In February 2013, Michel Barnier, the EU Commissioner for Internal Market and Services, questioned the conduct of the auditors of Irish banks which lead to the financial crash.

The Central Bank of Ireland in January 2014 demanded better auditing standards from Institute members following the discovery of €235m black hole at Ireland's largest car insurer.

The Chartered Accountants Regulatory Board spotted a pattern of repeat poor performances by some firms in their statutory audits of clients but refused to name those who had received consecutively poor marks for the performance of audits. From June 2016, responsibility for the inspection of public interest entity audits such as those of banks and building societies will be transferred away from the institute.

In November 2025, Ireland's Competition and Consumer Protection Commission (CCPC) announced that, following its intervention, Chartered Accountants Ireland had amended its policy on transferring active training contracts between firms, so that trainees no longer require their current employer's permission before interviewing elsewhere and approval is needed only once a new role is accepted. The CCPC stated that this change removes a significant restriction on competition in the labour market for trainee accountants while retaining requirements such as completion of outstanding training and repayment of fees covered by the original firm.
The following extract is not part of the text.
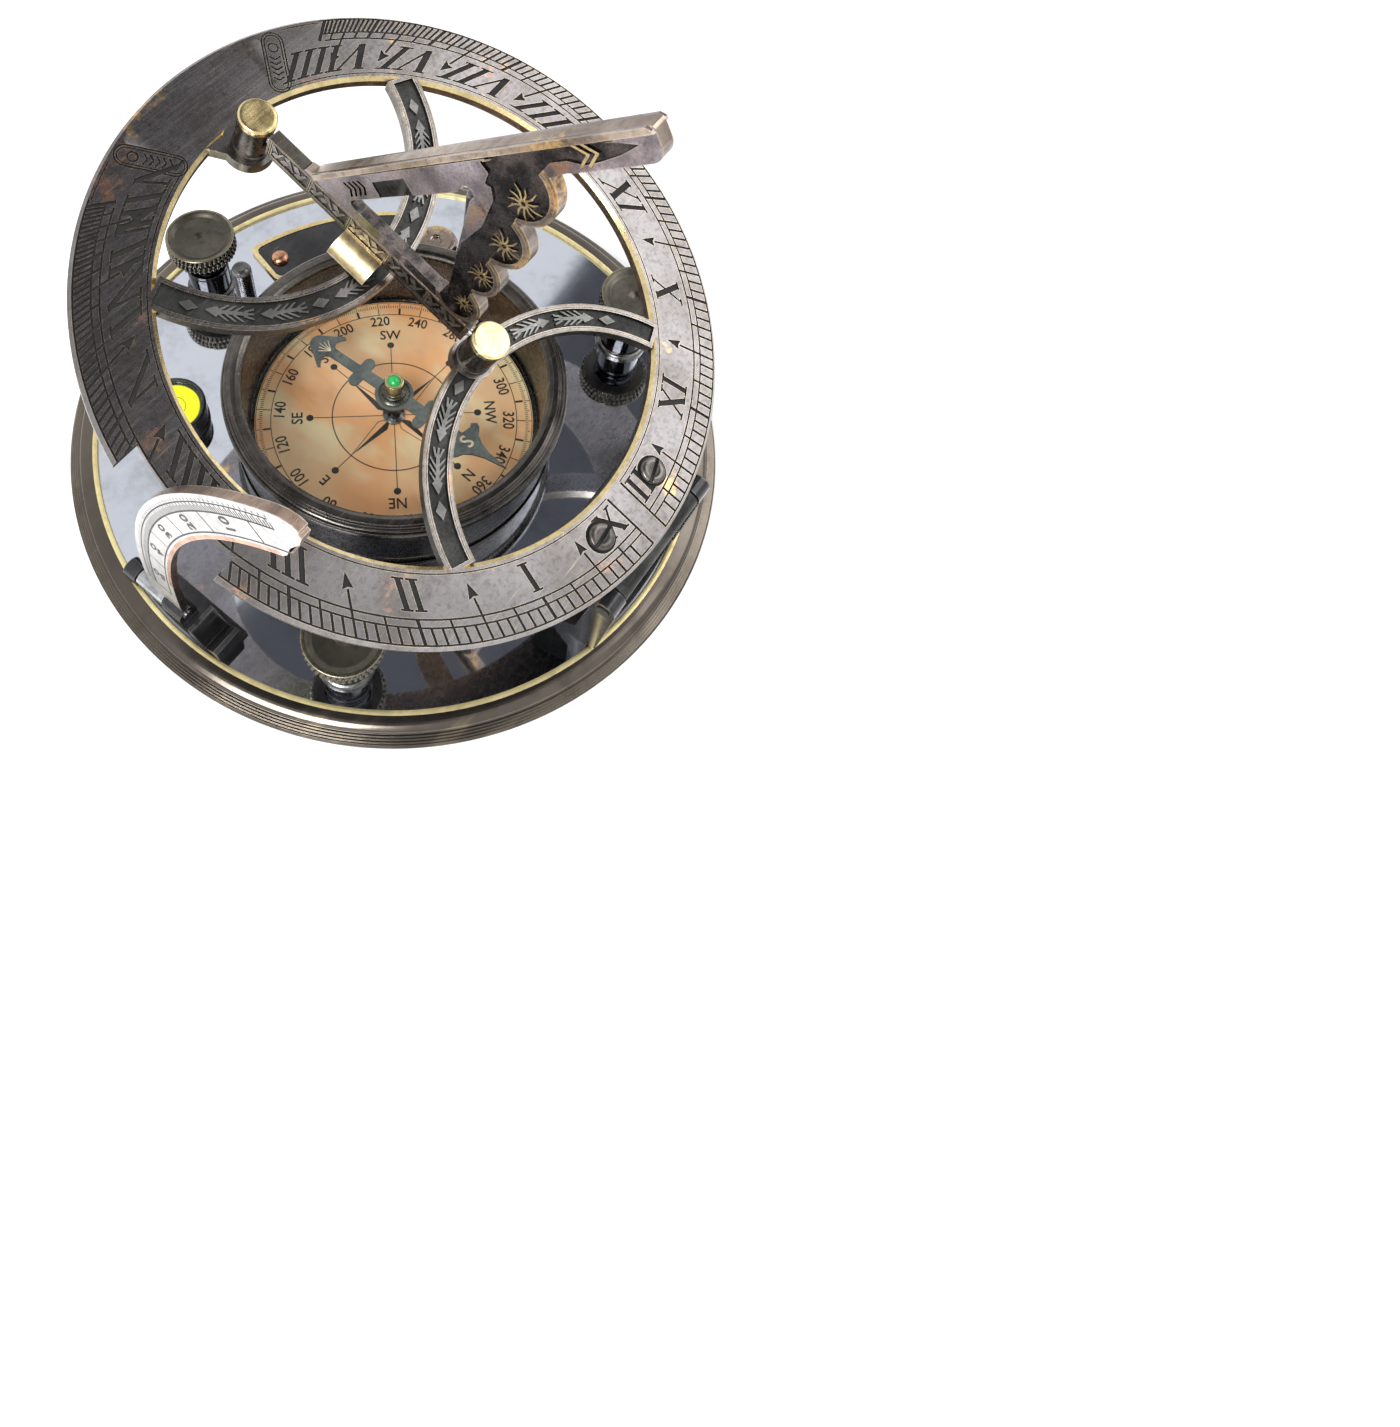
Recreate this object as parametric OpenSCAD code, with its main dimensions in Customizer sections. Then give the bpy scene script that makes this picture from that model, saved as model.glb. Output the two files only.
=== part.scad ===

==Education, careers and advocacy==
In 2009, Chartered Accountants Ireland introduced a new route to Chartered Accountancy. Originally called 'The Elevation Programme', it is now referred to as the Flexible Route pathway.

The Flexible Route provides students with the option to study and sit exams without undertaking a training contract and gives students a maximum of 8 years to complete all programme requirements. The Training Contract and Flexible Route pathways both have the same entry and qualification requirements and the qualification received on completion is the same.

In 2012, Chartered Accountants Ireland launched a Foreign Direct Investment (FDI) initiative to encourage members to promote Ireland as a location for FDI business.